TASK GOAL: Would you copy out the whole listing exactly as given?
######
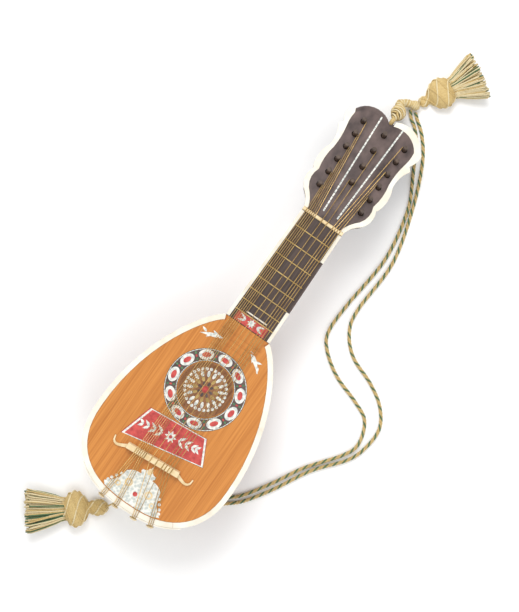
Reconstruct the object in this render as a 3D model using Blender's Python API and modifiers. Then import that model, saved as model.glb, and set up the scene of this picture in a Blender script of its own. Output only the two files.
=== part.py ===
"""A bowl-backed mandola lying on its back, with its pegs, strings, floating bridge and carrying cord.

Units are metres and +Z is up. The instrument frame has its origin on the fingerboard at the nut, +Y
towards the head and +X to the right as seen from the front. One empty sets that frame in the world,
so that the keel of the bowl and the two foremost peg knobs rest on the plane z = 0.
"""
import math

import bmesh
import bpy
from mathutils import Matrix, Vector

# Layout along the instrument, measured from the nut
scale_length = 0.406
nut_to_joint = 0.164
nut_to_widest = 0.345
nut_to_tail = 0.437
nut_to_rosette = 0.2568
nut_to_bridge = 0.366

# Clearances
seat_gap = 0.0003
bore_gap = 0.0004
floor_gap = 0.0004

# Body outline and bowl
body_width = 0.2044
joint_width = 0.0655
shoulder_power = 0.8
tail_power = 2.4
outline_steps = 15
bowl_depth = 0.092
heel_depth = 0.030
keel_flat_length = 0.040
rib_count = 15
ribs_per_node = 3
rib_thickness = 0.0020
tail_cap_thickness = 0.0015
tail_cap_steps = 7
tail_block_steps = 5
tail_block_depth = 0.018
neck_block_depth = 0.028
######
ANSWER TO THIS PROBLEM:
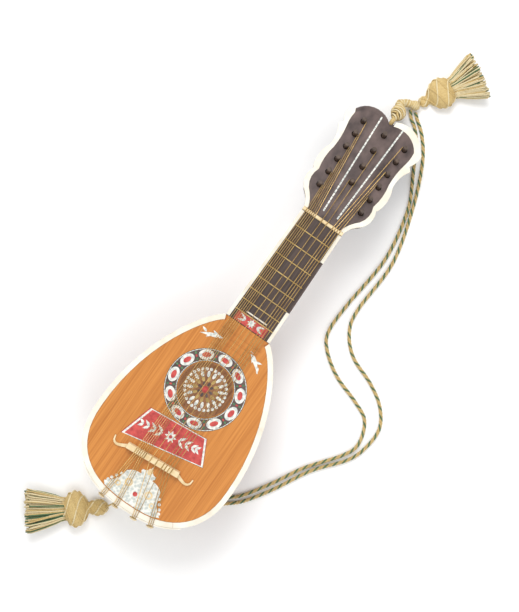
Reconstruct the object in this render as a 3D model using Blender's Python API and modifiers. Then import that model, saved as model.glb, and set up the scene of this picture in a Blender script of its own. Output only the two files.
=== part.py ===
"""A bowl-backed mandola lying on its back, with its pegs, strings, floating bridge and carrying cord.

Units are metres and +Z is up. The instrument frame has its origin on the fingerboard at the nut, +Y
towards the head and +X to the right as seen from the front. One empty sets that frame in the world,
so that the keel of the bowl and the two foremost peg knobs rest on the plane z = 0.
"""
import math

import bmesh
import bpy
from mathutils import Matrix, Vector

# Layout along the instrument, measured from the nut
scale_length = 0.406
nut_to_joint = 0.164
nut_to_widest = 0.345
nut_to_tail = 0.437
nut_to_rosette = 0.2568
nut_to_bridge = 0.366

# Clearances
seat_gap = 0.0003
bore_gap = 0.0004
floor_gap = 0.0004

# Body outline and bowl
body_width = 0.2044
joint_width = 0.0655
shoulder_power = 0.8
tail_power = 2.4
outline_steps = 15
bowl_depth = 0.092
heel_depth = 0.030
keel_flat_length = 0.040
rib_count = 15
ribs_per_node = 3
rib_thickness = 0.0020
tail_cap_thickness = 0.0015
tail_cap_steps = 7
tail_block_steps = 5
tail_block_depth = 0.018
neck_block_depth = 0.028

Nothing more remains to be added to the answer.